Greenwood American Bistro, we hardly knew you.

And Now for the Bad News

  • Short run: About a year after its splashy opening, Greenwood American Bistro closed in December. Within that year, owner Model Restaurant Group also opened and closed a second spot, Robin’s Restaurant and Market.
  • Sunsetting: Baker’s, the gem of a bar with surprisingly good food on Sunset Hill, announced it will close at the end of the month, after a seven-year run.
  • Quick pint: Just six months after Schooner Street opened in Ballard, an eviction notice on the door announced its closure. Schooner Street came from the owners of the Stepping Stone, after that bar lost its lease, and took over the former Pour Decisions space.
  • Cluck no more: U-District Korean fried chicken and beer restaurant Chimac ended its run in Seattle in December.
  • Crack no more: Wallingford staple Blue Star Cafe and Pub announced this week it will end a 50-year run of eggy brunches and meaty mains when it closes on February 1.

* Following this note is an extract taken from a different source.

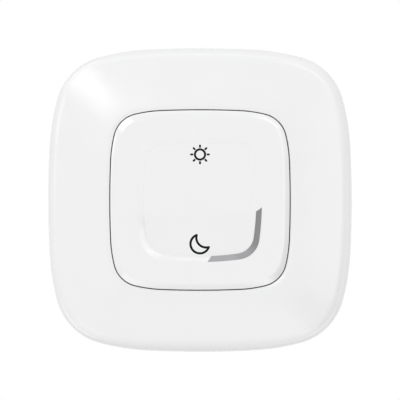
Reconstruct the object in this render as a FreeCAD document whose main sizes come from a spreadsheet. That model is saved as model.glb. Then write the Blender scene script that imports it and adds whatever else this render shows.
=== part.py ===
import FreeCAD, Part
import math
import os
import Sketcher
from FreeCAD import Placement, Rotation, Vector

# Wireless scene switch with one rocker key, as it hangs on a wall.
# X is to the right, Z is up and the front looks along -Y. The wall is the plane y = 0, and the
# origin is the middle of the switch's back. Depths are measured from the wall towards the room.

doc = FreeCAD.newDocument("SceneSwitch")
sheet = doc.addObject("Spreadsheet::Sheet", "Sizes")


class Size:
    """A size as a number, with the sheet expression that it comes from."""

    def __init__(self, number, text):
        self.number = float(number)
        self.text = text

    def __add__(self, other):
        other = as_size(other)
        return Size(self.number + other.number, f"({self.text} + {other.text})")

    def __sub__(self, other):
        other = as_size(other)
        return Size(self.number - other.number, f"({self.text} - {other.text})")

    def __mul__(self, factor):
        return Size(self.number * factor, f"({self.text} * {factor})")

    def __neg__(self):
        return Size(-self.number, f"(-1 * {self.text})")


def as_size(value):
    if isinstance(value, Size):
        return value
    return Size(value, repr(float(value)))


# Outlines seen from the front. Half sizes are from the middle to the edge.
plate_half = 46.5
plate_side_radius = 319.0
plate_shoulder_radius = 72.5
plate_corner_radius = 18.3
plate_side_angle = 2.845
joint_half = 27.54
joint_side_radius = 302.7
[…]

  • Blame game: Green Lake’s Wooden City Tavern closed just before Christmas and left a note on its website that made no bones about who it blames: “We’ve seen how other cities are helping small businesses thrive and we love Seattle so we are looking forward to the day it gets back to supporting restaurants in a real and meaningful way.” It continues to operate its locations in Tacoma, Spokane, Chattanooga, and Birmingham.
  • Singing off: The Waterwheel Lounge, a classic Ballard dive bar, ended its half-century run with a night of New Year’s Eve karaoke and shirts that read “I closed the Waterwheel.”